Beard, from Nottinghamshire, had just turned 20 and been with the squadron since September. He leaves behind his fiancee and his family, including two sisters.

Squadron Leader Jason Sutton, commander of No 1 Squadron, described Beard as a quiet man who had a "wicked" sense of humour.

"Strong, fit and an exceptionally gifted infantryman, he had such a bright future and had already set his sights on selection for Special Forces, " he said. "I have no doubt whatsoever he would have succeeded in that, as he did in all else."

On Monday, Private Craig Barber of 2nd Battalion The Royal Welsh was killed by a single shot through a crack in the driver's hatch of the Warrior armoured vehicle he was driving through Basra City.

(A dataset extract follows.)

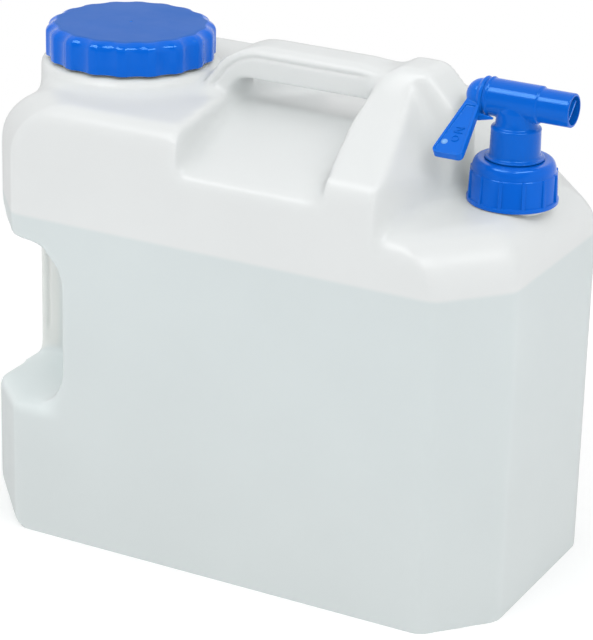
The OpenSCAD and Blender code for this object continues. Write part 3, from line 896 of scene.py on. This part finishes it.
notch = cube((3, 2.4, 3), (tap_x + 17.9, -7.8, 278.5))
combine(tap, "DIFFERENCE", shaped("bore", bore), shaped("bore", way),
        shaped("notch", notch))
tap.data.transform(Matrix.Scale(mm, 4))
soften(tap.data, 50)
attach(tap, "tap")
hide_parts("tap_body")
tap_blue, tree, shader, surface = plastic("tap_blue", 0.16, wave=45, grain=2000, bump=0.03)
blue(tree, shader, (0.002, 0.127, 0.66, 1), surface.outputs["Tone"])
tap.data.materials.clear()
tap.data.materials.append(tap_blue)

# ---- tap washer -----------------------------------------------------------------------
# Pale flat washer between the rim of the can's small neck and the union nut.

washer = flat_ring("tap_washer_ring", 17.3, 22.7, 270.3, 274.1, tap_x, 96)
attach(washer, "tap")
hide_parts("tap_washer")
washer.data.materials.append(foam)

# ---- key ------------------------------------------------------------------------------
# The plug that turns in the barrel, moulded in one with its domed end, its lever with a
# raised rim and the word ON, the stop fin, and the web that runs on through the nozzle.

key_x, tilt = 123, math.radians(32)
plug = laid([
    # the domed end, and the collar that turns against the barrel's bead
    *[(10.3 * math.sin(math.radians(a)), 125.5 - 10.3 * math.cos(math.radians(a)))
      for a in range(0, 91, 10)],
    (10.9, 125.6), (11.2, 126.4), (11.9, 126.8), (12.1, 127.4), (11.9, 128.0), (11.2, 128.3),
    (11.1, 128.75),
    # the plug with its two grooves
    (9, 128.75), (9, 134), (7.6, 134.1), (7.6, 135.9), (9, 136),
    (9, 157.6), (7.6, 157.7), (7.6, 159.5), (9, 159.6), (9, 161.4), (0, 161.4)], 128)


def loose(piece):
    """Takes a piece back into a bmesh."""
    made = bmesh.new()
    made.from_mesh(piece.data)
    bpy.data.objects.remove(piece)
    return made


def slab(corners, low, high):
    """A flat block with the corners (x, y, rounding), from low to high."""
    return loose(prism(corners, "xy", low, high))


def turned(shape, angle):
    """Turns a bmesh about the barrel's line, and lifts it there."""
    bmesh.ops.rotate(shape, cent=(0, 0, 0), verts=shape.verts[:],
                     matrix=Matrix.Rotation(angle, 3, "X"))
    bmesh.ops.translate(shape, vec=(0, 0, axis_z), verts=shape.verts[:])
    return shape


# the lever is laid out flat along -y, a blade with a raised rim and raised marks
tip, root = -51.5, -5
outline = [(key_x - 4.2, root, 0), (key_x - 10, tip, 3.2), (key_x + 10, tip, 3.2),
           (key_x + 4.4, root, 0)]
blade = slab(outline, -1.6, 2.4)
rim = slab(outline, 2.0, 3.7)
well = slab([(key_x - 3.0, -12, 0.5), (key_x - 8.6, tip + 1.4, 2.2),
             (key_x + 8.6, tip + 1.4, 2.2), (key_x + 3.2, -12, 0.5)], 2.4, 6)
lever = loose(combine(shaped("rim", rim), "DIFFERENCE", shaped("well", well)))
letter_o = lathe([(1.75, 2.2), (2.45, 2.2), (2.35, 3.1), (1.85, 3.1)], 40, closed=True)
bmesh.ops.translate(letter_o, vec=(key_x + 0.6, -38.5, 0), verts=letter_o.verts[:])
letter_n = bmesh.new()
for middle, run in ((-1.9, 0), (1.9, 0), (0, 3.8)):
    line = Vector((run, -4.8, 0))
    stroke = cube((0.62, line.length + 0.5, 0.9), (0, 0, 0))
    bmesh.ops.rotate(stroke, cent=(0, 0, 0), verts=stroke.verts[:],
                     matrix=Matrix.Rotation(math.atan2(line.y, line.x) - math.pi / 2, 3, "Z"))
    bmesh.ops.translate(stroke, vec=(middle, 0, 0), verts=stroke.verts[:])
    add(letter_n, stroke)
bmesh.ops.rotate(letter_n, cent=(0, 0, 0), verts=letter_n.verts[:],
                 matrix=Matrix.Rotation(math.pi / 2, 3, "Z"))
bmesh.ops.translate(letter_n, vec=(key_x + 0.6, -31.8, 2.65), verts=letter_n.verts[:])
spot_x, spot_y = key_x - 4.9, -42
spot = lathe([(0, 2.2), (1.9, 2.2), (1.8, 2.6), (1.3, 2.9), (0.7, 3.05), (0, 3.1)], 32)
bmesh.ops.translate(spot, vec=(spot_x, spot_y, 0), verts=spot.verts[:])
marks = turned(add(letter_o, spot, letter_n), tilt)
fin = loose(prism([(key_x + 1, 305, 0.3), (key_x + 14, 303.1, 0.3), (key_x + 14, 301.9, 0.3),
                   (key_x + 1, 298.9, 0.3)], "xz", -10.9, -9.6))
web = slab([(tap_x - 12, -6.8, 0), (tap_x - 12, 6.8, 0), (183.3, 6.8, 0), (183.3, -6.8, 0)],
           -0.6, 0.6)
key = fused("key_moulding", add(plug, turned(add(lever, blade), tilt), fin,
                                turned(web, math.radians(45))), 0.3, 2)
marks.from_mesh(key.data)
marks.to_mesh(key.data)
marks.free()
key.data.transform(Matrix.Scale(mm, 4))
soften(key.data, 50)
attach(key, "key")
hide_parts("tap_key")
key_blue, tree, shader, surface = plastic("key_blue", 0.18, wave=45, grain=2000, bump=0.03)
# the raised spot beside the word is painted paler, a painted highlight on it
where = node(tree, "ShaderNodeTexCoord", (-1300, 600))
far = node(tree, "ShaderNodeVectorMath", (-1100, 600), operation="DISTANCE")
tree.links.new(where.outputs["Object"], far.inputs[0])
spot_at = Matrix.Rotation(tilt, 3, "X") @ Vector((spot_x, spot_y, 2.6))
far.inputs[1].default_value = (spot_at + Vector((0, 0, axis_z))) * mm
glint_mask = span(tree, far.outputs["Value"], 0.0017, 0.0023, (-900, 600), 1.0, 0.0)
glint_blue = blend(tree, glint_mask, (0.003, 0.145, 0.73, 1), (0.22, 0.46, 0.90, 1), (-600, 600))
blue(tree, shader, glint_blue, surface.outputs["Tone"])
key.data.materials.clear()
key.data.materials.append(key_blue)

# ---- plug rings -----------------------------------------------------------------------
# Two black rubber rings in the plug's grooves, which seal it in the barrel.

shape = bmesh.new()
for place in (135, 158.6):
    ring = bmesh.new()
    bmesh.ops.create_circle(ring, segments=16, radius=0.7,
                            matrix=Matrix.Translation((place, 0, 8.32))
                            @ Matrix.Rotation(math.radians(90), 4, "X"))
    bmesh.ops.spin(ring, geom=ring.verts[:] + ring.edges[:], cent=(0, 0, 0), axis=(1, 0, 0),
                   angle=math.tau, steps=72, use_merge=True)
    bmesh.ops.recalc_face_normals(ring, faces=ring.faces[:])
    bmesh.ops.translate(ring, vec=(0, 0, axis_z), verts=ring.verts[:])
    add(shape, ring)
rings = shaped("plug_rings", to_metres(shape), 60)
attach(rings, "key")
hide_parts("key_rings")
rubber, tree, shader, surface = plastic("rubber", 0.5, wave=60, grain=3000, bump=0.1)
feed(tree, shader.inputs["Base Color"],
     toned(tree, (0.014, 0.014, 0.015, 1), surface.outputs["Tone"], (-300, 300)))
rings.data.materials.append(rubber)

Barber, 20, was hit in the head by a single round and died immediately while his colleagues were forced to abandon their attempts to remove his body and called in a recovery vehicle after they came under more small arms fire.

The soldier from Wales was to return home on leave later this month to celebrate his first wedding anniversary. Barber, who joined The Royal Welsh in 2004 and was on his second tour of Iraq, leaves behind his wife and a three-year-old son.

British forces have suffered 41 fatalities in Iraq so far this year and the latest deaths bring the total number killed there to 168; in Afghanistan, the death toll stands at 69 since the war began in 2001.